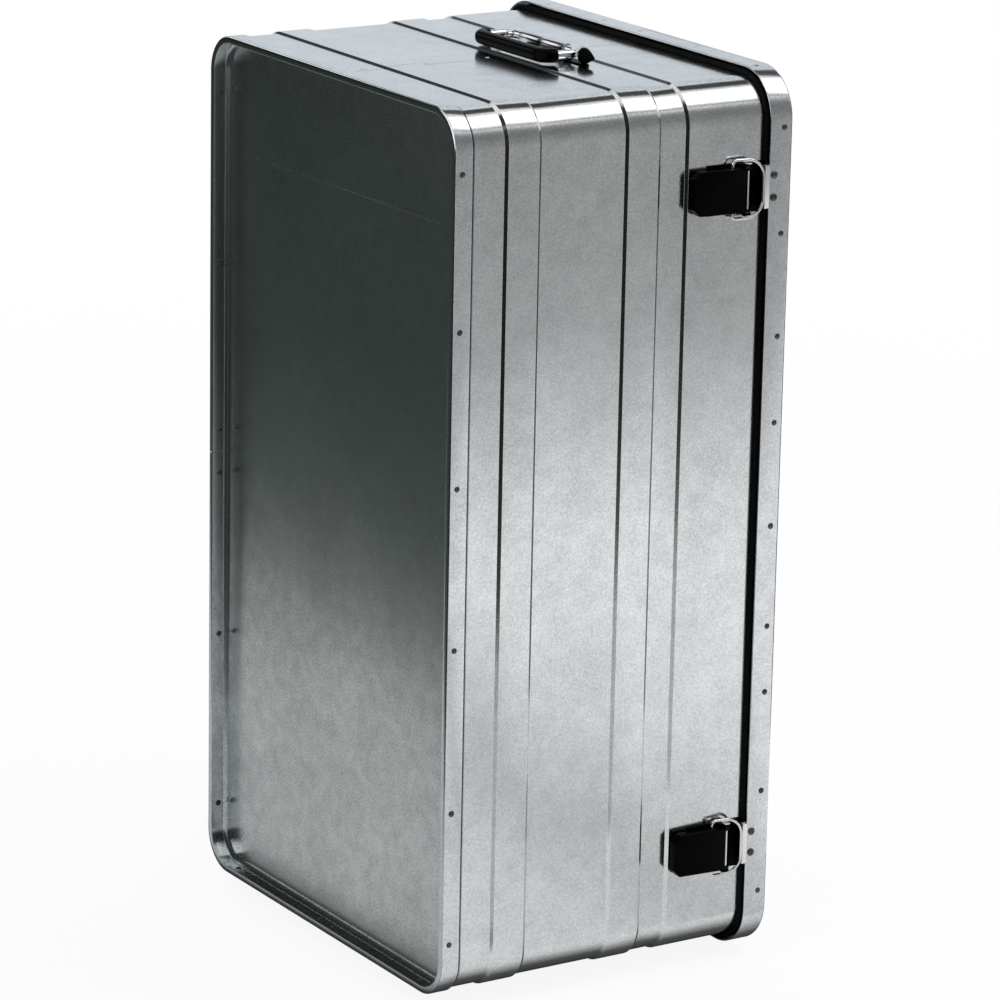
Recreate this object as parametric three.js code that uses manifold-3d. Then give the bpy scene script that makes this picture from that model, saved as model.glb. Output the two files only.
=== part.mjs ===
// Aluminium transport box with a hinged lid, two lever latches and two drop handles.
// Millimetres.  +Z runs from the base rim to the lid, X along the long side, and the latches face -Y.
import * as THREE from 'three';
import { mergeVertices } from 'three/addons/utils/BufferGeometryUtils.js';
import Module from 'manifold-3d';

const wasm = await Module();
wasm.setup();

// Overall sizes of the body, over its raised bands
const bodyLength = 800;
const bodyWidth = 427;
const wallTop = 324;         // the wall sheet's top edge, above the base rim
const cornerRadius = 36;

// Sheet metal and fits
const sheet = 1.2;
const fit = 0.3;             // clearance between pieces that touch
const overrun = 5;           // how far cutting shapes run past what they cut
const beadDepth = 2;         // step between low and raised bands
const beadRun = 3;           // height over which a step slopes

// Seam of the wall sheet, on the left end
const seamY = -9;
const seamGap = 0.6;
const seamStripWidth = 26;
const seamStripSheet = 1;

// Heights of the wall's bands, from the base rim to the seal.  The flat panel between the ribs takes what is left.
const frameBand = 18;        // covered by the base frame's outer leg
const lowBand = 34;
const ribBand = 34;
const upperRibBand = 34;
const upperLowBand = 28.5;
const latchBand = 79.5;

// Base frame and base panel
const frameSheet = 1.6;
const frameInnerLeg = 12.7;
const frameJointGap = 0.8;
const frameJointX = -4;      // the butt joint, on the back
const recessDepth = 16;      // from the base rim up to the base panel
const trayRadius = 2.5;
const edgeRadius = 1.2;      // rounding of folded profile edges

// Rim of the body
const sealBite = 8;          // height of wall inside the seal
const sealOuterLeg = 4;
const sealInnerLeg = 3;
const sealTop = 1.7;
const rimBandHeight = 25;
const rimBandSheet = 2;
const rimBandBelow = 3;      // from the rim band's top down to the seal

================

● TASK TO COMPLETE
Extract the data exactly as given.

● SOLUTION
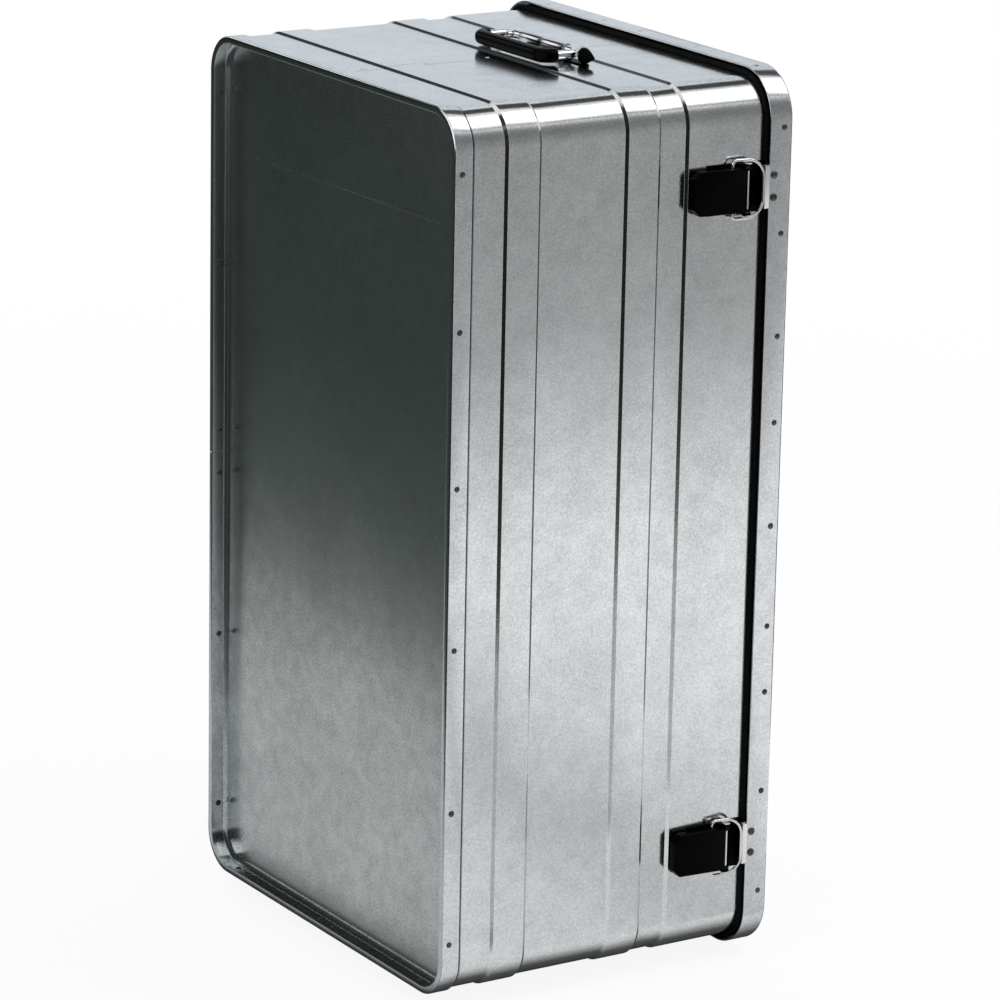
Recreate this object as parametric three.js code that uses manifold-3d. Then give the bpy scene script that makes this picture from that model, saved as model.glb. Output the two files only.
=== part.mjs ===
// Aluminium transport box with a hinged lid, two lever latches and two drop handles.
// Millimetres.  +Z runs from the base rim to the lid, X along the long side, and the latches face -Y.
import * as THREE from 'three';
import { mergeVertices } from 'three/addons/utils/BufferGeometryUtils.js';
import Module from 'manifold-3d';

const wasm = await Module();
wasm.setup();

// Overall sizes of the body, over its raised bands
const bodyLength = 800;
const bodyWidth = 427;
const wallTop = 324;         // the wall sheet's top edge, above the base rim
const cornerRadius = 36;

// Sheet metal and fits
const sheet = 1.2;
const fit = 0.3;             // clearance between pieces that touch
const overrun = 5;           // how far cutting shapes run past what they cut
const beadDepth = 2;         // step between low and raised bands
const beadRun = 3;           // height over which a step slopes

// Seam of the wall sheet, on the left end
const seamY = -9;
const seamGap = 0.6;
const seamStripWidth = 26;
const seamStripSheet = 1;

// Heights of the wall's bands, from the base rim to the seal.  The flat panel between the ribs takes what is left.
const frameBand = 18;        // covered by the base frame's outer leg
const lowBand = 34;
const ribBand = 34;
const upperRibBand = 34;
const upperLowBand = 28.5;
const latchBand = 79.5;

// Base frame and base panel
const frameSheet = 1.6;
const frameInnerLeg = 12.7;
const frameJointGap = 0.8;
const frameJointX = -4;      // the butt joint, on the back
const recessDepth = 16;      // from the base rim up to the base panel
const trayRadius = 2.5;
const edgeRadius = 1.2;      // rounding of folded profile edges

// Rim of the body
const sealBite = 8;          // height of wall inside the seal
const sealOuterLeg = 4;
const sealInnerLeg = 3;
const sealTop = 1.7;
const rimBandHeight = 25;
const rimBandSheet = 2;
const rimBandBelow = 3;      // from the rim band's top down to the seal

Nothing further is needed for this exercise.